I would pull my left arm off for a national newspaper column. I would dip my arm in gold paint and present it to Alan Rusbridger as an award for having the most wilfully dishevelled hair in British journalism. I would take my left arm and use it to prod some immigrants or point to a bizarre waste of public money by the BBC in their pursuit to destroy Christmas and replace it with Winterval. I would set alight to my arm like a fleshy fire lighter and use it to burn all my morals on a big bonfire.
Once my left arm was nought but ashes, I would stare up to the top of Mount Olympus where the national newspaper columnists gather on nights when Richard Bacon goofing about in the Groucho Club is just too much to bare.
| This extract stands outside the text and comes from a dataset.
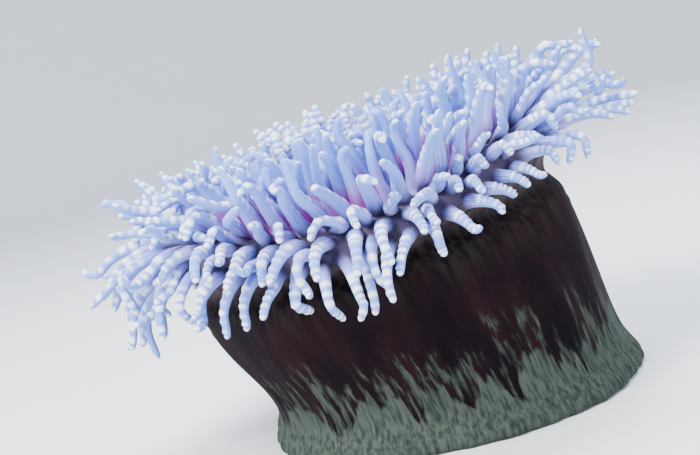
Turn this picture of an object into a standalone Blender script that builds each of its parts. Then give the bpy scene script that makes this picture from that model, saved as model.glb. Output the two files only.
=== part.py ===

And my eyes would fall upon the king of the columnists, the one to whom even Richard Littlejohn, an adjutant of hell, must bow – Jeremy Clarkson. I would recall the words of Stewart Lee and recite them: “Behold, his outrageous politically incorrect opinions which he has for money.”
I would notice creatures swimming around below Clarkson in a kind of primordial ooze of bitterness and juicy innuendo about groups without the ability to deliver snide put downs on a weekly basis. Looking closely, I would realise that it was Rod Liddle and James Delingpole, swimming after each other, playfully nipping at each other’s tails, competing to see which of them could make the most objectionable statement.
But that day will never come. However eager I am to rip off my own arm in the pursuit of a column, I lack the killer instinct required, the switch in my mind which would allow me to generate artificial anger to froth up a stew of angry commenters. Yesterday on Twitter I watched as James Delingpole tweeted enviously about the storm that Rod Liddle created with his Sun column attacking the disabled:
“The self-pitying left-liberal wankocracy are going batshit crazy about Rod Little in the Sun on ‘fake disabled’. Keep it up, Rod!”
From an opening salvo that read “My New Year’s Resolution for 2012 was to become disabled”, Liddle descended into a rant about the plague of fake disabled people costing good honest tax payers. That the only figure he quoted in his entire piece was an offhand reference to “latest figures” which “estimate that 80 per cent of people claiming sickness benefit are actually fit to work”, is not surprising. This was dog-whistle, will-this-do? keyboard bashing of the highest order.
Inevitably, Delingpole could not resist joining in and penned his own column defending Liddle. Also inevitably, it drew nearly 600 comments from the ravenous beasts in the Telegraph comment threads, a group so brutal that they would be thrown out of a horde of orcs for being just that little bit too unhinged.
When I suggested that Delingpole’s tweet might be more than a little envious of all the fuss Liddle had stirred up, he replied immediately asking if I was a “self-indentiying left-liberal wankocrat”. He concluded that I’d be skint doing his job after I asked whether the role of wankocrat is better paid than his position as a controversy-baiting contrarian.
As incredibly unpleasant as it is to say the phrase: James Delingpole is right. If I were a national newspaper commentator like him, I probably would be skint because the metric of success is controversy. The Daily Mail is the top online newspaper in the world according to at least one analytics company. It gets its clicks through gossip and outrage. Its columnists draw heat and every week they need to manufacture some more outrageous opinions for money.
Over at The Guardian, alongside the usual suspects like Polly Toynbee, there’s celebrity recruits like Lauren Laverne and David Mitchell who treat having a column as if it’s a lovely accessory they found at the bottom of a gift bag. Mitchell just blithely picks up and puts down his Observer column when he has something better to do. It’s not a vital source of income for him obviously but rather a nice trapping that comes with being an actor and panel show main-stay.
The biggest reason that I will never be a national newspaper columnist is highlighted every Thursday night when Question Time rolls around. Just watch Melanie Philips, a woman paid handsomely to pass down her judgements on society, talk solemnly about the value of hard work. Newspaper columnists are, by and large, finger pointers and not problem solvers. They are an overpaid Greek chorus, yah-booing from Islington townhouses, warmed against the woes of the world by their Agas.
I would still rip off my left arm to get a national newspaper column. But would I want to lecture the poor on how to bring up their children or what it is to work hard? No. Never. Because, whatever dip my career might be in currently, I write words for a living and ultimately that’s a doddle. Columnists love to finish up with a bit of homespun wisdom so, as my dad always says: try going to war and then talk to me about stress.